Evidence indicates humpback whales are extremely intelligent with complex social relationships, culture and language.
“As we put the pieces together, we find that we may have more in common with our ocean friends than previously thought,” Setaysha says in a news release.
During the presentation, Setaysha will discuss threats and challenges to whales and their habitat, along with what the public can do to help.
Kohola Leo is a local organization which serves to be a voice for whales.
The organization aims to generate care, compassion and action from the public to help protect the whales and their habitat through education and public outreach, including the sponsorship of free monthly movie showings about cetaceans and other ocean-related topics.
Ahead of the arrival of the humpback whales, Kohola Leo hosts the annual Welcome Home, Whales ceremony in Kapa‘a as well as conducting presentations at various venues, advocating for whale protection.
Setaysha became inspired to learn about cetacean worlds at 6 years old when three orca approached her family’s dive boat.

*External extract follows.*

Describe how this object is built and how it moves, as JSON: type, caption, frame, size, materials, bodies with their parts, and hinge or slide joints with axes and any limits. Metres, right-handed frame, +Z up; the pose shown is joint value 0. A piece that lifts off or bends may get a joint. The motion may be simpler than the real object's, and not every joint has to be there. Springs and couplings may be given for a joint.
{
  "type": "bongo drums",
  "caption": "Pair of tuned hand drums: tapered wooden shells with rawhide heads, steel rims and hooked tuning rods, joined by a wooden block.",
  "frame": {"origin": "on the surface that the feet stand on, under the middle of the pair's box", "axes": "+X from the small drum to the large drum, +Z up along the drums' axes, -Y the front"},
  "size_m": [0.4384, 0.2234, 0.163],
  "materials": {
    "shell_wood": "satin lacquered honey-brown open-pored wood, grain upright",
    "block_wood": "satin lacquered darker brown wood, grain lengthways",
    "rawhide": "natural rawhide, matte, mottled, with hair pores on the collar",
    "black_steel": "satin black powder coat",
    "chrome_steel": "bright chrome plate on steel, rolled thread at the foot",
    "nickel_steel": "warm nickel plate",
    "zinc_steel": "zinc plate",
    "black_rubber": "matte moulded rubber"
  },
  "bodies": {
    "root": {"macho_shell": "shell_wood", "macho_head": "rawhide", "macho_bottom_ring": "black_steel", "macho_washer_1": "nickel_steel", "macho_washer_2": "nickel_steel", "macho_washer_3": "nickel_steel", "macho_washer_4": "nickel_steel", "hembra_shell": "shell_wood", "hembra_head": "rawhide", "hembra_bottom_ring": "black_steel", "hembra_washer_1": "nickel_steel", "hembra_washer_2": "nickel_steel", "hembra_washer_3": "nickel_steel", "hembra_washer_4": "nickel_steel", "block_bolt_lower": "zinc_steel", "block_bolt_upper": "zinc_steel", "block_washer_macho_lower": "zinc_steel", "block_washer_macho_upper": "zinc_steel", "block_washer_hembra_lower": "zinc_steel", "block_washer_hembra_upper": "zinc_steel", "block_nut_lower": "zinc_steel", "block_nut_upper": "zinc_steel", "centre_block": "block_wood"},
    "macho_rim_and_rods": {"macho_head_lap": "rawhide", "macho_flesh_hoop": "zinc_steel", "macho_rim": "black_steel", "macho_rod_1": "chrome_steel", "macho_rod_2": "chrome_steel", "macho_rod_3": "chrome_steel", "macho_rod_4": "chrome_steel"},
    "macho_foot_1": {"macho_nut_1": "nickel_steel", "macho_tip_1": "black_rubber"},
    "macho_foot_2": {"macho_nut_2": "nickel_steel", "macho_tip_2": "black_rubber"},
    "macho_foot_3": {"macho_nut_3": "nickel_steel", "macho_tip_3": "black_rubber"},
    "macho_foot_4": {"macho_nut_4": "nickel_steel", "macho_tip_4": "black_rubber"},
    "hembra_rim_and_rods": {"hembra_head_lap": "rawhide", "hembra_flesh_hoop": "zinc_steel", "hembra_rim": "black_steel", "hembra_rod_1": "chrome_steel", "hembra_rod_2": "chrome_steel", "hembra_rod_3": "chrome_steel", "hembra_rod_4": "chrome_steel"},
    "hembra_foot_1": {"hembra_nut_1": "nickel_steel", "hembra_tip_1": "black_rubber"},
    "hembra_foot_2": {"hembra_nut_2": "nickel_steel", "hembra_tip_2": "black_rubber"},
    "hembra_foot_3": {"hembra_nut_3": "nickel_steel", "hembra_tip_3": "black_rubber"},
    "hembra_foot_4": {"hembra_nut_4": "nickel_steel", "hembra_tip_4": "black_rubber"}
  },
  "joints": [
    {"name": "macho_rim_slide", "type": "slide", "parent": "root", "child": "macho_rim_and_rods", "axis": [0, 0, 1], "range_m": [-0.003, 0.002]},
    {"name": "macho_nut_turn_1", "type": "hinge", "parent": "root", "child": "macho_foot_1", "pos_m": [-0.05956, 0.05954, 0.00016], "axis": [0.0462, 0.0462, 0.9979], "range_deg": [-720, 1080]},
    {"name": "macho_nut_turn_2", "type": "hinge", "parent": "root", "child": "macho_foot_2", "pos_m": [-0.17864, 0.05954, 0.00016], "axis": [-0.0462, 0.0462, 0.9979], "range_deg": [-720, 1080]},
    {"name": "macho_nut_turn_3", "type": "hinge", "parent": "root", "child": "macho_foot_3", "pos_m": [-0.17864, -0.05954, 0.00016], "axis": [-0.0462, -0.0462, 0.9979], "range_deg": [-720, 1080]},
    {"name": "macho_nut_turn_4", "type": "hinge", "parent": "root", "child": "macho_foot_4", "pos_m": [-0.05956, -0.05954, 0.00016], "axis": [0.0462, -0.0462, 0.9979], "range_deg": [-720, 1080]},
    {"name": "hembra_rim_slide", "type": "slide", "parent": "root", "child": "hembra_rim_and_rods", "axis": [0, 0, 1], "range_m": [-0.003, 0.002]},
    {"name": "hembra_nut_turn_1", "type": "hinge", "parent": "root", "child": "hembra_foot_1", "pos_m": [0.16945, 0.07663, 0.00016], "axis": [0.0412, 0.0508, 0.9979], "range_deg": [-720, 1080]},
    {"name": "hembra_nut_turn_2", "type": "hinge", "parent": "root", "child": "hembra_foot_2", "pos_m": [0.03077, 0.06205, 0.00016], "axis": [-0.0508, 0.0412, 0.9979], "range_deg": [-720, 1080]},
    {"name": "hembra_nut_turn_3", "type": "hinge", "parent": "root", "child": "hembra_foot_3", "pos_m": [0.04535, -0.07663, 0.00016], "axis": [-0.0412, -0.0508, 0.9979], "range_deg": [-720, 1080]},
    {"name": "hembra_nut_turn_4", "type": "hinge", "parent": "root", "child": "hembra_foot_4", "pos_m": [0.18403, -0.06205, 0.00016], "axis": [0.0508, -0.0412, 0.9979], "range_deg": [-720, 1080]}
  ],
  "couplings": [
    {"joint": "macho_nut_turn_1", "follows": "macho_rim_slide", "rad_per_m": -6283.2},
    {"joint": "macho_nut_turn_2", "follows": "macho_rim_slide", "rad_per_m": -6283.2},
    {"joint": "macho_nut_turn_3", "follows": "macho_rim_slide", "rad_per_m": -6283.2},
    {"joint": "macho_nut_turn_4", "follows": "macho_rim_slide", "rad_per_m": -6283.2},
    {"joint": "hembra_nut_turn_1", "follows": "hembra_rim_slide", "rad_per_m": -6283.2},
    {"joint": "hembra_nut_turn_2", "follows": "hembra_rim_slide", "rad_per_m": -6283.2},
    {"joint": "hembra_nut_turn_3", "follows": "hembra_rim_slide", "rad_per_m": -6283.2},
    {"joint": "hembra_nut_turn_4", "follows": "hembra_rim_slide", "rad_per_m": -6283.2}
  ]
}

She has spent time with cetaceans in the United States, Tahiti, Australia, Dominican Republic, Mexico, Costa Rica and Panama, learning the different sanctuary styles of management to protect whales from human negligence and misunderstanding.
She has been a voice for the whales for much of her adult life through outreach and education.
Setaysha has been friends with the Ocean Mammal Institute for 16 years and part of the Hawai‘i Noise Coalition, supporting an international ban on the use of certain sonar.
The Hawaiian Marine Environment lecture series took a break during January and returns with Setaysha’s presentation.